Few in Europe believed his words. Jens Zimmermann, chairman of the German-British parliamentary group of the Bundestag, says that "whenever we managed to find some common ground, we always felt that Johnson was ready to sacrifice the bilateral relationship for domestic gain at any moment".

It is after Johnson's involvement in the Brexit negotiations that even staunch UK allies such as Denmark and the Netherlands are showing clear signs of impatience. Particularly on a post-Brexit deal for Northern Ireland. The UK's relations with the neighbouring Republic of Ireland have also deteriorated. According to Irish Prime Minister Taoiseach Michael Martin, they have become "strained and complicated".  He said Johnson's departure could be an opportunity for a "reset".

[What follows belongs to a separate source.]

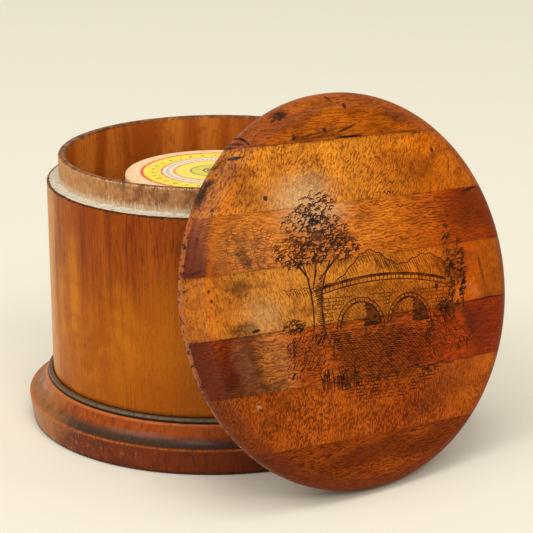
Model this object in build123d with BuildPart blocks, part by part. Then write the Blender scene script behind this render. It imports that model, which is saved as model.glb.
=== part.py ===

The Johnson government's bill currently making its way through the UK parliament aimed at unilaterally rewriting the post-Brexit international treaty on Northern Ireland has angered even the most phlegmatic EU politicians. "London is unilaterally violating agreements... and does so for its own foreseeable motives. We in the EU cannot accept this," German Foreign Minister Annalena Berbock said.

Johnson’s eccentric behaviour also irritates his European colleagues.

During a meeting with German Foreign Minister Frank-Walter Steinmeier in Berlin in November 2016, Johnson tried to greet the Social Democrat with a fist punch. Steinmeier responded with an awkward handshake. French President Emmanuel Macron was annoyed by Boris Johnson's habit of joking and assuming a Wild West-style shooter pose whenever they met at international events.

But on Ukraine, Johnson and European leaders found much common ground. "On Ukraine, his position was firm and unwavering," European newspapers wrote.

Upon learning of Johnson's resignation, the US President Joe Biden praised the strength and resilience of special relationships between the US and the UK, and avoided mentioning Boris Johnson himself or his legacy. Biden has never made a secret that he relied on Johnson as a reliable ally in his attempts to organise a united European response to Russia's actions in Ukraine. And they worked together to counter growing Chinese influence in the Pacific.

Russia's reaction to Johnson's resignation was predictable. Presidential spokesman Dmitry Peskov once said that Johnson "really doesn't like us, and we [don't] like him". Russian Foreign Ministry spokeswoman Maria Zakharova said that the moral of story [concerning Johnson's resignation] was that "no one should ever try to destroy Russia".

Only Ukraine expressed regret at Johnson’s resignation. President Vladimir Zelensky called the prime minister immediately after he announced his resignation and thanked him for his support in "the most difficult of times".

 

Political stalemate

Apparently, there is no clear frontrunner in the current leadership struggle in the UK. The ruling Conservative Party is riven by factional disputes, while there are serious divisions within over the measures to be taken as a response to the deepening economic crisis.

Even if Tories can avoid a general election until they appoint a new prime minister, it may not be long before he (or she) is still forced to hold a national vote to break the political deadlock and seek a personal mandate.

Either way, everybody on both sides of the Channel can say with relief that there is now a real chance that Britain begins to rebuild its relationship with the EU.